Theorem \(\PageIndex{2}\)

Given \(n, m ∈ \mathbb{Z}\), if \(\gcd(n,m)=1\) then \(\phi(nm)=\phi(n)\phi(m)\).

Proof

This is actually a nice application of the Chinese Remainder Theorem, as we shall see.

Fix \(n,m\in\mathbb{N}\) which are relatively prime. For \(k\in\mathbb{N}\), let \[(\mathbb{Z}/k\mathbb{Z})^*=\{x\in\mathbb{Z} / k \mathbb{Z} \mid x\text{ is invertible}\}\] so \(\phi(k)=\#((\mathbb{Z}/k\mathbb{Z})^*)\). (This notation means the number of things in the set \((\mathbb{Z}/k\mathbb{Z})^*\).)

Now define the set of pairs \[(\mathbb{Z} /n \mathbb{Z})^*\times(\mathbb{Z} /m \mathbb{Z})^*=\{(a,b)\mid a\in(\mathbb{Z} /n \mathbb{Z})^*\text{ and }b\in(\mathbb{Z} /n \mathbb{Z})^*\}\ .\] Notice that \(\#((\mathbb{Z} /n \mathbb{Z})^*\times(\mathbb{Z} / m \mathbb{Z})^*)=\#((\mathbb{Z}/n\mathbb{Z})^*)\cdot\#((\mathbb{Z} / m \mathbb{Z})^*)=\phi(n)\phi(m)\), since each part of the pair is free to be whichever element it wants of the respective set, so the total number of pairs is the size of the first set times the size of the second. Therefore, if we can prove that \((\mathbb{Z}/n\mathbb{Z})^*\times(\mathbb{Z}/m\mathbb{Z})^*\) can be put into bijective correspondence with \((\mathbb{Z}/(nm)\mathbb{Z})^*\), then we will have \[\phi(n)\phi(m)=\#\left((\mathbb{Z}/n\mathbb{Z})^*\times(\mathbb{Z}/m\mathbb{Z})^*\right)=\#((\mathbb{Z}/(nm)\mathbb{Z})^*)=\phi(nm)\] as desired, since bijective sets have the same number of elements.

The correspondence is given by the function \[\mathcal{F}:(\mathbb{Z}/(nm)\mathbb{Z})^*\to(\mathbb{Z}/n\mathbb{Z})^*\times(\mathbb{Z}/m\mathbb{Z})^*:[x]_{nm}\mapsto([x]_n,[x]_m)\ .\]
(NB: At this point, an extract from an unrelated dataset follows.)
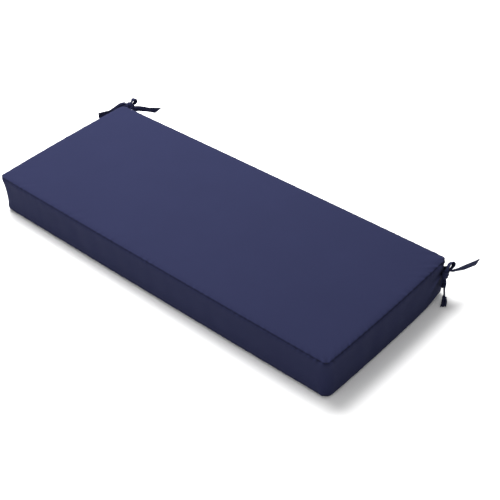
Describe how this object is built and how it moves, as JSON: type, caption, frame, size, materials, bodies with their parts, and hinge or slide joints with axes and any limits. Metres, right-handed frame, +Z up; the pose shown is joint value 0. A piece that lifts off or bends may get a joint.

We must show \(\mathcal{F}\) is well-defined, 1-1, and onto. Well-defined means that for some \([x]_{nm}\), if \(y\in\mathbb{Z}\) is another representative of the congruence class \([x]_{nm}\), then \(([x]_n,[x]_m)=([y]_n,[y]_m)\) so that \(\mathcal{F}\) is defined only by the class \([x]_{nm}\), not by its choice of representative \(x\). But this is easy, since \(y\in[x]_{nm}\) means \(y\cong_{nm}x\) so \(\exists k\in\mathbb{Z}\) such that \(y-x=k(nm)=(km)n=(kn)m\). These last two versions mean that \(y\cong_nx\) and \(y\cong_mx\), so \([x]_n=[y]_n\) and \([x]_m=[y]_m\), which means \(\mathcal{F}\) is well-defined.

Now let us assume that \(x,y\in\mathbb{Z}\) have \(\mathcal{F}([x]_{nm})=\mathcal{F}([y]_{nm})\), i.e., \([x]_n=[y]_n\) and \([x]_m=[y]_m\). That is, \(z=x-y\in\mathbb{Z}\) solves the system \[\begin{aligned} z&\equiv 0\pmod{n}\\ z&\equiv 0\pmod{m}\ .\end{aligned}\] But \(z=0\) also solves this system, and the Chinese Remainder Theorem tells us that solutions of this system (which is an appropriate system for the CRT since \(\gcd(n,m)=1\)) are unique modulo \(nm\). Therefore, \(x-y\equiv0\pmod{nm}\), so \(x\equiv y\pmod{nm}\). Hence \([x]_{nm}=[y]_{nm}\), and thus \(\mathcal{F}\) is \(1-1\).

Now, given any pair \(([x]_n,[y]_m)\in(\mathbb{Z}/n\mathbb{Z})^*\times(\mathbb{Z}/m\mathbb{Z})^*\), consider the system of congruences \[\begin{aligned} z&\equiv x\pmod{n}\\ z&\equiv y\pmod{m}\ ,\end{aligned}\] which system is again CRT-ready since \(\gcd(n,m)=1\). Therefore there exists a solution to this system, call it \(z\in\mathbb{Z}\), and \(\mathcal{F}([z]_{nm})=([x]_n,[y]_m)\). Thus \(\mathcal{F}\) is onto as well.